The Detroit Lions captured the hearts of football fans everywhere during their recent playoff run, which unfortunately came to an end last weekend when the Lions lost to the San Francisco 49ers. This season marked many ‘firsts’ for the Lions including unveiling the first statue at Ford Field immortalizing a former Lion: Barry Sanders.
However, some may not consider the Sanders statue a clear ‘win’ for the Detroit Lions franchise.
Lions fans celebrated clear wins for the Detroit franchise during this wildly successful season: it was the first time the Lions won an NFC North Division Championship, the first time the Lions hosted two home playoff games, and the first time the Lions won back-to-back playoff games in over 65 years (the last time was in 1957).
The unveiling of the Sanders statue, however, led to photographer Allen Kee filing a lawsuit against the Lions and several other entities, including Getty Images, Fanatics, Dick’s Sporting Goods, and McFarlane Toys, for copyright infringement.

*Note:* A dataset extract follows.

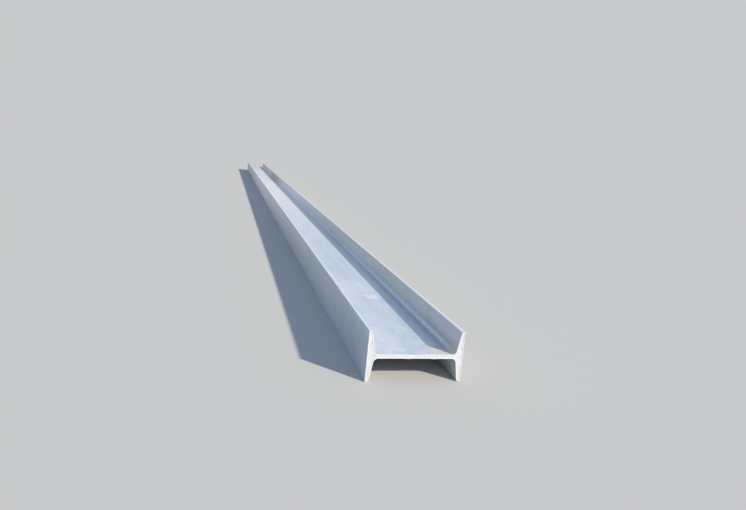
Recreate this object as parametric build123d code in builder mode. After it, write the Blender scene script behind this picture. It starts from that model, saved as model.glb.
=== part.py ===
import os

from build123d import *

# A rolled steel I-beam with tapered flanges, one piece of stock sawn to length.
# It lies with its web level, on the edges of its two flanges. Y runs along the beam,
# Z points up, and the origin is at floor level under the middle of the beam.

# Driving dimensions of the section, in millimetres
section_depth = 180.0  # over the outer faces of the two flanges
flange_width = 94.0
web_thickness = 6.5
flange_thickness = 10.7  # half-way between the web and the edge of the flange
flange_slope = 1 / 6  # how much a flange thickens for each unit towards the web
root_radius = 8.5  # between the web and a flange
toe_radius = 4.3  # inner corner of a flange's edge
corner_radius = 1.2  # outer corner of a flange's edge, as the rolls leave it

# Length of the stock
beam_length = 6000.0

# Places in the section that follow from those sizes
half_depth = section_depth / 2
web_middle = flange_width / 2
flange_outstand = (flange_width - web_thickness) / 2  # on each side of the web
taper = flange_slope * flange_outstand / 2  # either way from where the thickness is given
root_x = half_depth - flange_thickness - taper
toe_x = half_depth - flange_thickness + taper

with BuildPart() as i_beam:
    with BuildSketch(Plane.XZ) as section:
        # One flange, thickest along the web and thinner towards both of its edges
        with BuildLine():
            Polyline(
                (half_depth, 0),
                (half_depth, flange_width),
                (toe_x, flange_width),
                (root_x, web_middle + web_thickness / 2),
                (root_x, web_middle - web_thickness / 2),
                (toe_x, 0),
                close=True,
            )
        make_face()
        # The other flange, and the web between them
        mirror(about=Plane.YZ)
        with Locations((0, web_middle)):
            Rectangle(2 * root_x, web_thickness)
        # The corners stand in rows across the section: the outer corners are first and
        # last, the inner corners of the flange edges are next, and the roots are third
        for row, radius in ((2, root_radius), (1, toe_radius), (0, corner_radius)):
            rows = section.vertices().group_by(Axis.X)
            fillet(rows[row] + rows[-1 - row], radius)
    # The same section runs the whole length, and both ends are square
    extrude(amount=beam_length / 2, both=True)

i_beam.part.label = "i_beam"

os.makedirs("parts", exist_ok=True)
export_step(i_beam.part, "parts/i_beam.step")

square_millimetres = 100  # in a square centimetre
print(f"section area {i_beam.part.volume / beam_length / square_millimetres:.2f} cm2")
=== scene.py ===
import math
import random

import bmesh
import bpy
from mathutils import Matrix, Vector, noise


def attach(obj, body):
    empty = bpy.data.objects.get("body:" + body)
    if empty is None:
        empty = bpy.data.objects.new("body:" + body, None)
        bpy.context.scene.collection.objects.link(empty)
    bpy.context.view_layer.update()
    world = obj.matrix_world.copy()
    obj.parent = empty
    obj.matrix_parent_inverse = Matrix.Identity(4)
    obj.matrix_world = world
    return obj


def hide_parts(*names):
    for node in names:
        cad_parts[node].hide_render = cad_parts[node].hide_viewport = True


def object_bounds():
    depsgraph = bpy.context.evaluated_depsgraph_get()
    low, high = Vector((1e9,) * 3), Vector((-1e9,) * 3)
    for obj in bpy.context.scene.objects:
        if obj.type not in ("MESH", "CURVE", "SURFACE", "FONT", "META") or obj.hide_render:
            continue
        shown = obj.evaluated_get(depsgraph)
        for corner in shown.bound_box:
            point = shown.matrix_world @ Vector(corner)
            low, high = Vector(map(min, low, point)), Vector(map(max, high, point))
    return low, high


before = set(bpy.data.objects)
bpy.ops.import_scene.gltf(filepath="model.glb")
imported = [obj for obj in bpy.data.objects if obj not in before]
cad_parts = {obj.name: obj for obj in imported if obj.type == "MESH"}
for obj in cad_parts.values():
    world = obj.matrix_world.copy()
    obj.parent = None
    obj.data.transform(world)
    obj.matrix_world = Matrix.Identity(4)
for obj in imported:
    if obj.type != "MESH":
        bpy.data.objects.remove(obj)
cadLow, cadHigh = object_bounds()
scene = bpy.context.scene
scene.view_settings.view_transform = "Standard"

# Metres and degrees. Y runs along the beam, Z is up and the floor is at zero.
halfDepth = cadHigh.x
halfLength = cadHigh.y
beamHeight = cadHigh.z
webLevel = beamHeight / 2
touch = 1e-5  # what is nearer than this is in the same place


# Camera

cameraSet = {
    "place": (-0.3435, -3.9241, 0.4042),
    "heading": -14.95,  # to the right of the beam's line
    "tilt": 90 - 10.49,  # from straight down
    "roll": 5.67,
    "focalPixels": 580.5,
    "imageWidth": 746,
    "sensorWidth": 36.0,
    "nearest": 0.05,
    "farthest": 200,
}


def makeCamera():
    data = bpy.data.cameras.new("camera")
    data.sensor_width = cameraSet["sensorWidth"]
    data.lens = cameraSet["focalPixels"] * cameraSet["sensorWidth"] / cameraSet["imageWidth"]
    data.clip_start = cameraSet["nearest"]
    data.clip_end = cameraSet["farthest"]
    camera = bpy.data.objects.new("camera", data)
    scene.collection.objects.link(camera)
    turn = (
        Matrix.Rotation(math.radians(cameraSet["heading"]), 4, "Z")
        @ Matrix.Rotation(math.radians(cameraSet["tilt"]), 4, "X")
        @ Matrix.Rotation(math.radians(cameraSet["roll"]), 4, "Z")
    )
    camera.matrix_world = Matrix.Translation(cameraSet["place"]) @ turn
    scene.camera = camera


makeCamera()
print("camera ready")


# Light and floor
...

The long overdue statue of Barry Sanders, arguably the greatest running back of all time and almost certainly the greatest Lion of all time, was unveiled in September 2023. The bronze marvel stands eight feet tall and features Sanders in one of his particularly well-known juking, change-of-direction poses.
During a game against the Pittsburg Steelers in 1995, Sanders made an unbelievable cut, completely changing directions in the blink of an eye. A video clip of Sanders’s cut is featured around the 4:00-4:30 mark of the Lions’ minidocumentary about creating the Sanders statue. Honoring the franchise legend with a statue replicating Sanders’s iconic pose during this memorable play seems like a perfect design choice and the sculptors did a masterful job recreating it.
A freelance photographer, Kee was fortunate enough to have an unobstructed view of Sanders’s cut from the perfect angle and captured it with a photograph. Kee’s photograph has become an iconic image of Sanders. It is prominently featured in Sanders’s biography on the Pro Football Hall of Fame website. Sanders’s pose during his cut, as viewed from the same perspective as Kee’s photograph, is even featured on Sanders’s own website and in his registered trademark.
Kee contends in his copyright infringement complaint that the Sanders statue violates his exclusive rights under the U.S. Copyright Act, specifically that he did not authorize the Lions “to create a derivative work slavishly based on his” photograph. In the Lions’ minidocumentary, a massive copy of Kee’s photograph can be seen in the sculptors’ studio (see still frame from the video here) suggesting that elements of the Sanders sculpture may be based at least partially in Kee’s photograph—a relevant factor to a court that might ultimately decide whether the statue is a “transformative fair use” or an unauthorized and infringing derivative work
Lions fans are hoping the copyright dispute between Kee and the Detroit Lions can be resolved and allow the Sanders statue to remain at Ford Field for years to come, and that the Lions’ recent success continues well into the future.

Norman K. Freda is an attorney at Fishman Stewart and practices in the fields of patent, trademark, copyright law, and litigation. He holds a BS degree in Applied Engineering Sciences from Michigan State University. Check out his bio.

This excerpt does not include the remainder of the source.